* Exercise:
Return only the number of lines holding the word "that".

* Given data:
[start]
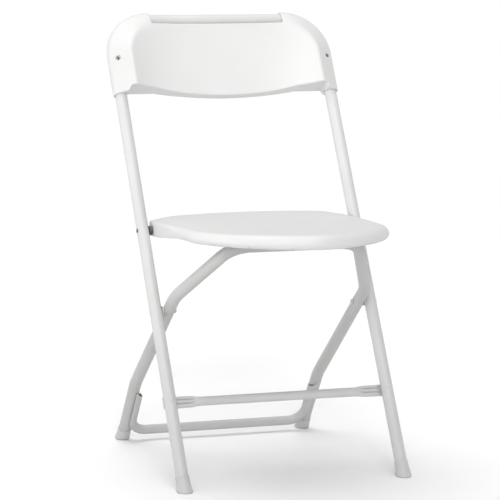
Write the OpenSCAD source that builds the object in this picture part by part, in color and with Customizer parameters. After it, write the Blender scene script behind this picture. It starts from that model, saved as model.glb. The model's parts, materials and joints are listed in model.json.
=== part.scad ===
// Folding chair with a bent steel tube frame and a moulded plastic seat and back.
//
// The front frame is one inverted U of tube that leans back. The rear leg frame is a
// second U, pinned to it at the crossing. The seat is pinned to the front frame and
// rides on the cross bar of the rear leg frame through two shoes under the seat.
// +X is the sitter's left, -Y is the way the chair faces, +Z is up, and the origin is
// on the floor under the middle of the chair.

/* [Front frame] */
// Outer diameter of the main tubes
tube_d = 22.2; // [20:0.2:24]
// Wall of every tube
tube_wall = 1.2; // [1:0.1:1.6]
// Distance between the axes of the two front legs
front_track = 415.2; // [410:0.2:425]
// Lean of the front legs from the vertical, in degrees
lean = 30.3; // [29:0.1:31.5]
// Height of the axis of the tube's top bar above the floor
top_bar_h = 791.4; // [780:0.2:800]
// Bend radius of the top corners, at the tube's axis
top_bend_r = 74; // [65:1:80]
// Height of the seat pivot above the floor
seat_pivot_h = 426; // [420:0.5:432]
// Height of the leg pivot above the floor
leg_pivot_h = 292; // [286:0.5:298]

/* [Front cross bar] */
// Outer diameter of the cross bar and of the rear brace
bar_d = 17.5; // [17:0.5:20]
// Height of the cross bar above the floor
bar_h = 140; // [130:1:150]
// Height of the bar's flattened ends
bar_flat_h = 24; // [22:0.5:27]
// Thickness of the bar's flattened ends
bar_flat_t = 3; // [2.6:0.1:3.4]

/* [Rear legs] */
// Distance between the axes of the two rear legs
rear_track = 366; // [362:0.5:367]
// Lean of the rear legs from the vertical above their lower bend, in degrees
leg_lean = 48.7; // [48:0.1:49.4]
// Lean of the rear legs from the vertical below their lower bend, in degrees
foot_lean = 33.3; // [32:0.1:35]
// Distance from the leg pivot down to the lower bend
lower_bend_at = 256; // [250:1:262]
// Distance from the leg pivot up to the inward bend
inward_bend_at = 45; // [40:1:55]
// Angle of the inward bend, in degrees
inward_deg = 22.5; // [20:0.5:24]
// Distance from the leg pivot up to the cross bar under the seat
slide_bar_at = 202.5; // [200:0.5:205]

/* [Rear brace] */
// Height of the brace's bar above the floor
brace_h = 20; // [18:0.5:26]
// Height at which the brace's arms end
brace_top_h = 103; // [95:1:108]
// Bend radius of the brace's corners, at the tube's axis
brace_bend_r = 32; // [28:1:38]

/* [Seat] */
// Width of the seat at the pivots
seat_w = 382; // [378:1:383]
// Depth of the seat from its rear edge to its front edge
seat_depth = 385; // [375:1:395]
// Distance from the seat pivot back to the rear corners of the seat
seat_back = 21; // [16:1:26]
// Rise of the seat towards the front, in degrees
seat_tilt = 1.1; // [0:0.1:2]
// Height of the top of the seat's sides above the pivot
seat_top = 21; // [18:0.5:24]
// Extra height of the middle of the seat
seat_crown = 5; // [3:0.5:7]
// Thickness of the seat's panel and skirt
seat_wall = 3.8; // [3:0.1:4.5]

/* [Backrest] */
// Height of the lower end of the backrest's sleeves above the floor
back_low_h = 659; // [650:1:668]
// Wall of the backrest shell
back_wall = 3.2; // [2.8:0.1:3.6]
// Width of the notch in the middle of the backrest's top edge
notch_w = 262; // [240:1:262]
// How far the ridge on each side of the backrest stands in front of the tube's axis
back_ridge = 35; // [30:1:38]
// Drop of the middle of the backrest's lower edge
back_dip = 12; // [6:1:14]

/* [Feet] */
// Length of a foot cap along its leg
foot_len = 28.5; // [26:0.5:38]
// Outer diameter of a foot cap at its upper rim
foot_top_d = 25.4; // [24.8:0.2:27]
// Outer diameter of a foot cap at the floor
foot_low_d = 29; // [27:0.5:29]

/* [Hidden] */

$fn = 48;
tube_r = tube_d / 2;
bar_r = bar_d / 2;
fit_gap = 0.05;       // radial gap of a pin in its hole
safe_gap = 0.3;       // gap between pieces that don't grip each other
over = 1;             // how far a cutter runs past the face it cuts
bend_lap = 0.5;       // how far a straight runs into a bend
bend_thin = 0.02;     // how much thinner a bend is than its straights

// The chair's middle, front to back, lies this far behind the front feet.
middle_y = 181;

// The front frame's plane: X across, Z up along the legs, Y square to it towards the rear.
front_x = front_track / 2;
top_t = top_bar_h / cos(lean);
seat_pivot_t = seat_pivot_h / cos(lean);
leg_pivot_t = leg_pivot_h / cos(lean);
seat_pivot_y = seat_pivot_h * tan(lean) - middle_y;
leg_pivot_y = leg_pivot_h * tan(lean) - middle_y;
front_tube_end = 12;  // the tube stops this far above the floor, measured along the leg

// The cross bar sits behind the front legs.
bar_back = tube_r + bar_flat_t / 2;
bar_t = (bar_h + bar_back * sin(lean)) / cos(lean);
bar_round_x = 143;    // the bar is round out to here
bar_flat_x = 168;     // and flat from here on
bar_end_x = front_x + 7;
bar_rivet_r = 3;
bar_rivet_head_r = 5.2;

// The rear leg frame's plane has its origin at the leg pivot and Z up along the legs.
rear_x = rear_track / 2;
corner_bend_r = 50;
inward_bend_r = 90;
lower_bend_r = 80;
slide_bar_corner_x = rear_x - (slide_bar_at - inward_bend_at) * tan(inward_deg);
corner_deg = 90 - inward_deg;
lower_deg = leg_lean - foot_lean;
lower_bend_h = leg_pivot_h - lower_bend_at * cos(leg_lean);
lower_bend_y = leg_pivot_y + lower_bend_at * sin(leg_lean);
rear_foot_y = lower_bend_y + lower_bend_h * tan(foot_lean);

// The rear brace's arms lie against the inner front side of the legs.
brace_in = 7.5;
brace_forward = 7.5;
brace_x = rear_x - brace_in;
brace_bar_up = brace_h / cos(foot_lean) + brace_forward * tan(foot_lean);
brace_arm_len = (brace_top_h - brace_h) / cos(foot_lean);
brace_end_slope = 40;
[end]
* Reply to the task:
3